Bungei Shunjuu is a monthly intellectual literary magazine dating back to the 1920s. Its a publication targetting the intelligentsia, like the New Yorker, the Atlantic Esquire and others in the US. I daresay one would rarely find such articles in them because such topics are simply outside the realm of rational or theoretical common sense. One exception would be the famous actress Ms Shirley McLaine who has written best-sellers on her experiences in the spiritual realm.

I think an important characteristic of Japanese people, including intellectuals, is that they share mental largesse ready to accept “unscientific” things that appeal to one’s emotion rather than his reason as well. The Japanese people, who have always believed in a world of many gods, tend to judge good and evil in relative terms rather than in absolute terms like the almighty versus the devil.

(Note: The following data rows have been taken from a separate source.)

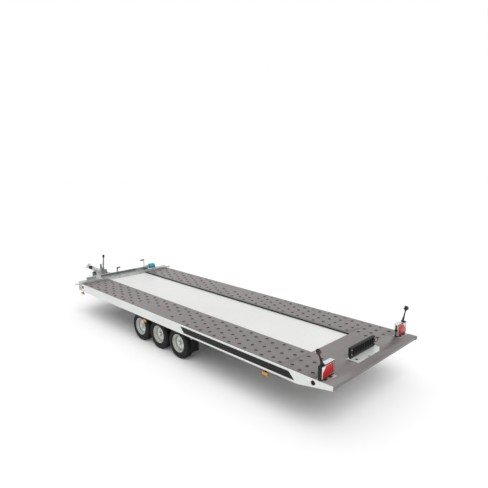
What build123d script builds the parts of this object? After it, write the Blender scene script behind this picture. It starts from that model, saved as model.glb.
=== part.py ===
from build123d import *
import os
from math import atan2, cos, degrees, hypot, pi, radians, sin

# Three-axle car transporter trailer with a tilting flat bed, in millimetres.
# +X points forwards to the coupling, +Y to the left and +Z up. The origin lies
# on the ground, in the middle of the overall length and width.

# Whole trailer
overall_length = 8460
deck_width = 2240
deck_height = 700

# Bed
deck_length = 6410
side_rail_depth = 150
side_rail_flange = 60
side_rail_web = 6
rail_lip = 12
tail_depth = 52
tail_slope_length = 530
deck_sheet = 3
flange_wall = 5
track_inner_y = 488
panel_drop = 27
rear_deck_length = 780
bearer_width = 60
bearer_depth = 40
bearer_pitch = 640
tube_wall = 4
bed_beam_y = 400
bed_beam_width = 80
bed_beam_depth = 60
front_beam_length = 145
front_beam_rise = 38
winch_rail_left = 615
winch_rail_right = 565
winch_rail_height = 62
winch_rail_width = 40

# Chassis
axle_spacing = 576
tail_to_middle_axle = 3757
rail_width = 60
rail_height = 135
bed_to_rail_gap = 5
chassis_to_front_beam = 20
crossmember_count = 7
crossmember_width = 60
crossmember_height = 90
drawbar_height = 100
drawbar_front_y = 72
drawbar_plate = 6

# Tilt of the bed
pivot_to_tail = 2707
pivot_below_chassis_top = 65
pivot_pin_radius = 15
pivot_lug = 8
pivot_lug_radius = 38
cylinder_to_pivot = 850
cylinder_foot_below_chassis = 140
cylinder_head_above_beams = 10

# Wheels
tyre_radius = 265
tyre_width = 155
tread_width = 108
rim_width = 138
rim_flange_radius = 166
bead_radius = 152
well_radius = 134
rim_wall = 4
wheel_y = 918
hub_radius = 62
hub_bore_radius = 34
drum_radius = 104
drum_depth = 68
vent_count = 8
vent_radius = 11
vent_circle = 117
cap_reach = 52
cap_radius = 30
stub_radius = 17.5
arm_drop = 70
arm_length = 165
axle_beam_size = 70
axle_beam_end = 700

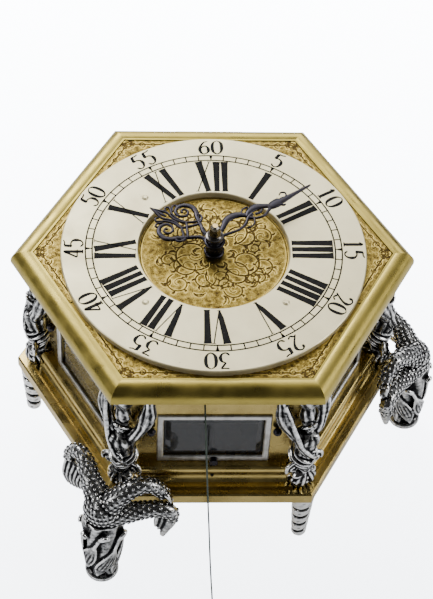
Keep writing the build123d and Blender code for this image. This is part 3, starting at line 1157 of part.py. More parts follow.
with BuildPart() as hour_hand:
    with BuildSketch(hand_plane(HOUR_HAND_Z, HOUR_HAND_ANGLE)) as hour_face:
        Circle(HAND_HUB_R)
        for side in (-1, 1):
            with Locations((HAND_HUB_R + LOOP_OUT, side * LOOP_SIDE)):
                Circle(LOOP_R)
            with Locations((HAND_HUB_R + SMALL_LOOP_OUT, side * SMALL_LOOP_SIDE)):
                Circle(SMALL_LOOP_R)
        leaf_side = [(HOUR_HAND_LENGTH + back, half) for back, half in HOUR_LEAF]
        other_side = [(along, -half) for along, half in leaf_side]
        Polygon(*other_side, (HOUR_HAND_LENGTH, 0), *reversed(leaf_side), align=None)
        for side in (-1, 1):
            with Locations((HAND_HUB_R + LOOP_OUT, side * LOOP_SIDE)):
                Circle(LOOP_R - LOOP_BAR, mode=Mode.SUBTRACT)
            with Locations((HAND_HUB_R + SMALL_LOOP_OUT, side * SMALL_LOOP_SIDE)):
                Circle(SMALL_LOOP_R - LOOP_BAR, mode=Mode.SUBTRACT)
        Circle(HOUR_PIPE_R, mode=Mode.SUBTRACT)
    extrude(hour_face.sketch, amount=HAND_THICK)
save(hour_hand.part, "hour_hand")

with BuildPart() as minute_hand:
    with BuildSketch(hand_plane(MINUTE_HAND_Z, MINUTE_HAND_ANGLE)) as minute_face:
        Circle(MINUTE_HUB_R)
        for loop_out in MINUTE_LOOPS_OUT:
            with Locations((HAND_HUB_R + loop_out, 0)):
                Ellipse(*MINUTE_LOOP)
        taper_x = HAND_HUB_R + MINUTE_TAPER_OUT
        root, tip = MINUTE_TAPER
        tip_x = MINUTE_HAND_LENGTH
        Polygon((taper_x, -root), (tip_x, -tip), (tip_x, tip), (taper_x, root), align=None)
        for loop_out in MINUTE_LOOPS_OUT:
            with Locations((HAND_HUB_R + loop_out + MINUTE_LOOP_SHIFT, 0)):
                Ellipse(*MINUTE_LOOP_HOLE, mode=Mode.SUBTRACT)
        Circle(MINUTE_PIPE_R, mode=Mode.SUBTRACT)
    extrude(minute_face.sketch, amount=HAND_THICK)
save(minute_hand.part, "minute_hand")

with BuildPart() as hand_collet:
    collet_top = MINUTE_HAND_TOP_Z + COLLET_H
    disc(COLLET_R, MINUTE_HAND_TOP_Z, collet_top - COLLET_H / 2, CENTRE)
    disc(COLLET_R * COLLET_STEP, collet_top - COLLET_H / 2, collet_top, CENTRE)
    disc(CENTRE_ARBOR_R, MINUTE_HAND_TOP_Z, collet_top, CENTRE, Mode.SUBTRACT)
save(hand_collet.part, "hand_collet")

# ---------------------------------------------------------------- pull cord
with BuildPart() as cord_eyelet:
    with Locations(Plane(origin=(CORD_EXIT[0], -WALL_INNER_APOTHEM, CORD_EXIT[2]), z_dir=(0, -1, 0))):
        Cylinder(EYELET_R, WALL_THICK + EYELET_PROUD, align=MIN)
        Cylinder(EYELET_BORE_R, WALL_THICK + EYELET_PROUD, align=MIN, mode=Mode.SUBTRACT)
save(cord_eyelet.part, "cord_eyelet")


def bend_radii(points):
    """The largest arc that each corner's two runs allow."""
    vectors = [Vector(*end) - Vector(*start) for start, end in zip(points, points[1:])]
    radii = []
    for before, after in zip(vectors, vectors[1:]):
        half_turn = radians(before.get_angle(after)) / 2
        radii.append(0.45 * min(before.length, after.length) / tan(half_turn))
    return radii


CORD_RADII = bend_radii(CORD_POINTS)
print("cord bend radii:", [round(radius, 1) for radius in CORD_RADII])

with BuildPart() as pull_cord:
    with BuildLine() as cord_path:
        FilletPolyline(*CORD_POINTS, radius=CORD_RADII)
    start_direction = Vector(*CORD_POINTS[1]) - Vector(*CORD_POINTS[0])
    with BuildSketch(Plane(origin=CORD_EXIT, z_dir=start_direction)) as cord_section:
        Circle(CORD_D / 2)
    sweep(cord_section.sketch, path=cord_path.wire())
cord_length = cord_path.wire().length
volume_share = pull_cord.part.volume / (pi * CORD_D**2 / 4 * cord_length)
print("cord length", round(cord_length, 1), "volume share", round(volume_share, 4))
save(pull_cord.part, "pull_cord")

with BuildPart() as cord_knot:
    last, before_last = Vector(*CORD_POINTS[-1]), Vector(*CORD_POINTS[-2])
    along = (last - before_last).normalized()
    along = Vector(along.X, along.Y, 0).normalized()
    knot_start = (last.X - KNOT_LAP * along.X, last.Y - KNOT_LAP * along.Y, KNOT_R)
    with Locations(Plane(origin=knot_start, z_dir=along)):
        Cylinder(KNOT_R, KNOT_L, align=MIN)
    fillet(cord_knot.edges().filter_by(GeomType.CIRCLE), radius=KNOT_ROUND * KNOT_R)
save(cord_knot.part, "cord_knot")

print("hinge axis y, z:", round(HINGE_Y, 3), round(HINGE_Z, 3))
print("arbors:", BARREL_AT, THIRD_AT, FOURTH_AT, ESCAPE_AT, BALANCE_AT, MINUTE_AT)
print("swing radius of the toe:", round(hypot(HINGE_Y - TOE_Y[0], HINGE_Z - (toe_top - TOE_THICK)), 2))
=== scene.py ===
"""A hexagonal table clock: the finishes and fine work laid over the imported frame."""

import logging
from dataclasses import dataclass
from enum import Enum
from math import cos, hypot, pi, radians, sin, sqrt
from typing import Callable, Iterable, Sequence

import bmesh
import bpy
from mathutils import Matrix, Vector, kdtree, noise

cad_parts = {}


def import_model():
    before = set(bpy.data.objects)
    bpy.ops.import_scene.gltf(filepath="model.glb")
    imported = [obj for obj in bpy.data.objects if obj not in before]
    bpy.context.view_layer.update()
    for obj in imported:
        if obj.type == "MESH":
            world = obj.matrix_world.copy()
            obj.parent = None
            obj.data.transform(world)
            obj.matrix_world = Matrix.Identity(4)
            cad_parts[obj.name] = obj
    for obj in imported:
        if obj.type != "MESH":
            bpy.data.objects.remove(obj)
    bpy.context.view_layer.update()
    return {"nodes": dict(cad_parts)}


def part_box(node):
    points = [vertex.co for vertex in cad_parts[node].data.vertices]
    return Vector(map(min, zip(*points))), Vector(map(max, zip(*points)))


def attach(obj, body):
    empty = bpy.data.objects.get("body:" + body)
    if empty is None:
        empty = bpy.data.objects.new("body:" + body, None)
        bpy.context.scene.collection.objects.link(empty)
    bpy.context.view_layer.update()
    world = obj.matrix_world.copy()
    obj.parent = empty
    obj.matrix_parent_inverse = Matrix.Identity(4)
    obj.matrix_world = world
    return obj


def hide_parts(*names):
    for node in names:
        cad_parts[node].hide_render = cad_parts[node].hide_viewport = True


LOG = logging.getLogger("table_clock")
MM = 0.001
MERGE_DISTANCE = 0.000002
FINE_BUMP = 0.0001
METAL_BUMP = 0.0002
GLASS_BUMP = 0.0004
EYE_SIDES = 48
NUMBER, COLOUR = "NodeSocketFloat", "NodeSocketColor"
GEOMETRY, FINISH = "NodeSocketGeometry", "NodeSocketMaterial"

Point = tuple[float, ...]
Colour = tuple[float, float, float]
Piece = bpy.types.Object
Material = bpy.types.Material
Socket = bpy.types.NodeSocket
Tree = bpy.types.NodeTree
Node = bpy.types.Node
Mesh = bpy.types.Mesh


class Slot(Enum):
    """The record's finishes."""

    GILT_CASE = "gilt_case"
    GILT_COVER = "gilt_cover"
    GILT_DIAL = "gilt_dial"
    SILVERED_RING = "silvered_ring"
    OXIDISED_SILVER = "oxidised_silver"
    SILVER_FRAME = "silver_frame"
    WINDOW_GLASS = "window_glass"
    BLUED_STEEL = "blued_steel"
    POLISHED_STEEL = "polished_steel"
    MOVEMENT_BRASS = "movement_brass"
    BELL_METAL = "bell_metal"
    CORD_FIBRE = "cord_fibre"


class Body(Enum):
    """The moving bodies that new pieces ride on."""

    CASE = "case"
    COVER = "movement"
    CENTRE_ARBOR = "centre_arbor"
    HOUR_WHEEL = "hour_wheel"


# ---------------------------------------------------------------- shader nodes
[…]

One example would be how a man who killed someone while intoxicated is tried in a court of law. In Japan, the defence might cite his intoxicated state as a mitigating circumstance. It’s an emotional consideration in that one may sympathize with the defendant for getting drunk. Under western values, it is one’s own decision to drink or not, so killing someone while drunk is not a legally acceptable mitigating circumstance.

It is hard to say which is better, but in the West, scientists, lawyers and such generally do not make public comments based on their emotions. In Japan, they might speak both rationally and emotionally in public even in one breath. I believe this difference is worth bearing in mind for us Japanese Canadians and Japanese immigrants living in this multi-racial society.